Our last date, if you could call it that, was New Year’s Eve. He didn’t make plans, but I wanted to be close in case he did. Another mistake. I met him at work and we drove to look at a property he was interested in developing. The agent was late, which gave us more time to listen to our favorite Luther Vandross songs. While we were touring the site, my white manager sent me a passive-aggressive text with the intention of pulling me into her misery. I remember my blood boiling because I was being stressed by a manager at a $10.00/hr job while touring a property with my architect boyfriend. I’d be back to reality, soon enough. Why couldn’t she just let me have New Year’s?
I’d lived in his world before- a world where your good government job afforded you luxury and brunch in the wealthy black parts of town. By the time we met, I had traded it for the uncertainty of art income and a simple life that sometimes included being underpaid at a part-time job with a white manager who’s all too eager to remind you who’s in charge. We ate at a suburban pasta place on the way back to DC and parted ways because it was his night to keep the kids. I rang in New Year’s without those eyes. That hurt more than I have ever cared to admit.
Shortly after that, the good morning texts stopped. The nudge in the afternoon didn’t elicit a reply. Sending him an article on the weekly hot topic didn't make me any more visible. I tried to reason my way through it. I thought perhaps it was work. Or the distance. Maybe it was the hole in the sunroof. Or the part-time job. Or my weight. Or the age difference. Or the fact that I didn’t have kids. Or his mother’s illness. Perhaps he’d wooed another woman with that skin and decided he liked her better. Then, after a while, rage took the place of optimism and self-pity. Finally, I learned to accept the brutal truth. That he wasn’t being the man he said he was. He didn’t want to be that for me, and there was nothing I could do about it. His absence was intentional, the same way his presence had been. He simply didn’t want me anymore and couldn’t be bothered to say it. Nothing can adequately prepare you for the moment when someone you decide to love leaves without saying goodbye. Isn’t that what love is about, though? The risk of devastation?
At some point, he apologized. I don’t know if it was because of guilt or convenience. Perhaps he was the first of us to need grace, and it will make sense when it’s my turn to get in line for a helping.
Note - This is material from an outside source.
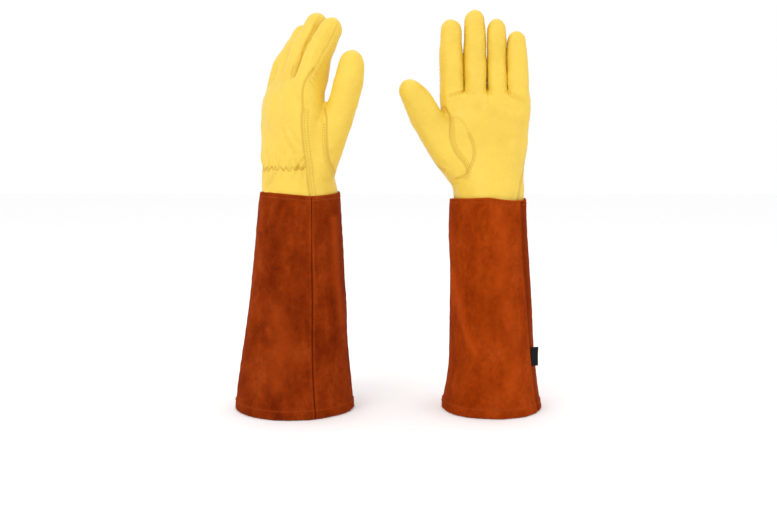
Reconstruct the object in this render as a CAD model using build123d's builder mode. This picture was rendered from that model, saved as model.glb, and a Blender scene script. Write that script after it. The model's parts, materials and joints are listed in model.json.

What I know for sure is that this type of withdrawal can make you crazy. It can make you think you deserved it, or maybe you dreamed the whole relationship up. Maybe I am terrified that if I don’t document the collision, there will be no proof that we were there- that there were sparks, even if you can’t tell just by looking at the debris.
These days, we are friends in the truest sense of the word. To be fair, he’s been present longer than he was gone, and that means something. Together, we are opening the gift of a new beginning. I’d be a liar if I said I didn’t wonder what would have happened if he’d chosen me (that thought is a lot more fleeting now that the wound has healed). I am grateful for the time we had and for knowing that when the time comes, I want my beach house to have two balconies.